Hall of Famer
Michelle Cameron-Coulter
Inducted in 1991
Member Details
Career Highlights
Gold medal, duet, Rome and Spanish Opens
Gold medal, duet, Commonwealth Games
Gold medal, duet, World Championships
Gold medal, duet, Spanish Open
Gold medal, duet, FINA World Cup
Gold medal, duet, Olympic Games
Story
The combination of athletic ability, precise performance, and communication are the minimum requirements for elite competition in a sport such as synchronized swimming. It takes an extraordinary capacity to communicate with one's partner, while at the same time ensuring technical precision in one's own performance.
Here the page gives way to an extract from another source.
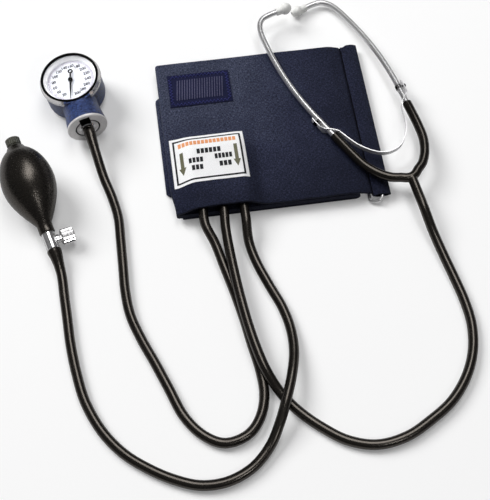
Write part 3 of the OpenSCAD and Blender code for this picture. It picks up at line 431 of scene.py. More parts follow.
@dataclass(frozen=True)
class Surface:
    """What the finishes share: a name, and a material that is built once."""

    name: str

    def material(self) -> bpy.types.Material:
        """The finish as a material, new or built before.

        Returns:
            The material.
        """
        made = bpy.data.materials.get(self.name)
        if not made:
            made = bpy.data.materials.new(self.name)
            made.use_nodes = True
            nodes = made.node_tree.nodes
            self.build(Tree(made.node_tree), nodes["Principled BSDF"], nodes["Material Output"])
        return made

    def build(self, tree: Tree, shader: bpy.types.Node, out: bpy.types.Node) -> None:
        """Adds the material's nodes.

        Args:
            tree: The material's tree.
            shader: Its Principled shader.
            out: Its output node.
        """
        raise NotImplementedError


@dataclass(frozen=True)
class Finish(Surface):
    """A finish of one solid stuff: two mottled colours, its gloss, its grain and its mark."""

    colour: Colour
    second: Colour
    roughness: float = 0.4
    roughness_spread: float = 0.1
    metallic: float = 0.0
    patch: float = 60.0
    speckle: float = 900.0
    speckle_share: float = 0.5
    grain: float = 1500.0
    depth: float = 0.00005
    coat: float = 0.0
    coat_roughness: float = 0.1
    specular: float = 0.5
    tint: Colour = (1.0, 1.0, 1.0)
    mark: Mark | None = None

    def build(self, tree: Tree, shader: bpy.types.Node, out: bpy.types.Node) -> None:
        """Mixes the colours, varies the gloss and raises the grain.

        Args:
            tree: The material's tree.
            shader: Its Principled shader.
            out: Its output node, not used.
        """
        where = tree.add("ShaderNodeTexCoord").outputs["Object"]
        mask = Mottle().use(
            tree, where, Patch=self.patch, Speckle=self.speckle, Speckle_Share=self.speckle_share)
        colour = tree.blend(mask, self.colour, self.second)
        vary = self.roughness_spread
        rough = tree.between(mask, self.roughness - vary, self.roughness + vary)
        height = Grain().use(tree, where, Scale=self.grain)
        bump = tree.add("ShaderNodeBump", {"Height": height, "Distance": self.depth, "Strength": 1.0})
        if self.mark and self.mark.ribs:
            ribs = tree.math("MULTIPLY", self.mark.wave(tree, where), self.mark.mask(tree, where))
            bump = tree.add("ShaderNodeBump", {
                "Height": ribs, "Distance": self.mark.rib_depth, "Strength": 1.0,
                "Normal": bump.outputs["Normal"]})
        elif self.mark:
            colour = tree.blend(self.mark.mask(tree, where), colour, self.mark.colour)
        tree.feed(shader, {
            "Metallic": self.metallic, "Coat Weight": self.coat, "Coat Roughness": self.coat_roughness,
            "Specular IOR Level": self.specular, "Specular Tint": (*self.tint, 1.0),
            "Base Color": colour, "Roughness": rough, "Normal": bump.outputs["Normal"]})


@dataclass(frozen=True)
class GlassFinish(Surface):
    """Clear crystal that lets the lamps reach the dial under it."""

    name: str = "crystal_glass"
    roughness: float = 0.02
    ior: float = 1.12
    smear: float = 90.0

    def build(self, tree: Tree, shader: bpy.types.Node, out: bpy.types.Node) -> None:
        """Makes the shader clear, and nothing at all to the light of the lamps.

        Args:
            tree: The material's tree.
            shader: Its Principled shader.
            out: Its output node.
        """
        where = tree.add("ShaderNodeTexCoord").outputs["Object"]
        rough = tree.between(tree.noise(where, self.smear, 2.0), 0.0, 2 * self.roughness)
        tree.feed(shader, {"Transmission Weight": 1.0, "IOR": self.ior, "Roughness": rough})
        through = tree.add("ShaderNodeBsdfTransparent")
        lamp = tree.add("ShaderNodeLightPath").outputs["Is Shadow Ray"]
        mixed = tree.add("ShaderNodeMixShader", {0: lamp, 1: shader.outputs[0], 2: through.outputs[0]})
        tree.feed(out, {"Surface": mixed.outputs[0]})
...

It was this aggregate of skill and instinct that made Michelle Cameron and Carolyn Waldo our nation's most successful synchronized swimming duo. Michelle Cameron took up competitive synchronized swimming in 1976 with her hometown club, the Calgary Aquabelles. Under the tutelage of coach Debbie Muir, the Aquabelles won six of eight national championships between 1981 and 1988. It took Carolyn Waldo several years to overcome her fear of water following a near drowning at the age of three. Once back in the pool, she quickly mastered the skills of synchronized swimming. In 1982, the reputation of Muir and the Aquabelles lured Waldo to Calgary. It was coach Debbie Muir who saw that Cameron and Waldo were a perfect match for the duet event and paired them up in 1985. With complementary body types, matching skills in flexibility and endurance, and seamless communication, these two swimmers were able to give the impression that they were mirror images of each other. This dynamic duo won nearly every major duet competition they entered, including the 1985 Rome and Spanish Opens, the 1985 FINA World Cup, the 1986 Spanish Open, the 1986 Commonwealth Games, the 1986 World Championships, the 1987 Pan Pacific Championships, and the 1987 FINA World Cup. At the 1986 World Aquatic Championships, Canada swept the entire competition with Waldo's solo gold, Waldo and Cameron's duet gold, and the Aquabelle team gold, marking the first time that one country has won all three events since 1975. Favoured to win the gold in Seoul in 1988, the duo did not disappoint. The pair used their powerful manoeuvres to build an insurmountable lead in the compulsories and then swam their free routine to win the gold over the Josephson twins of the United States. Both Waldo and Cameron retired following their tremendous Olympic success.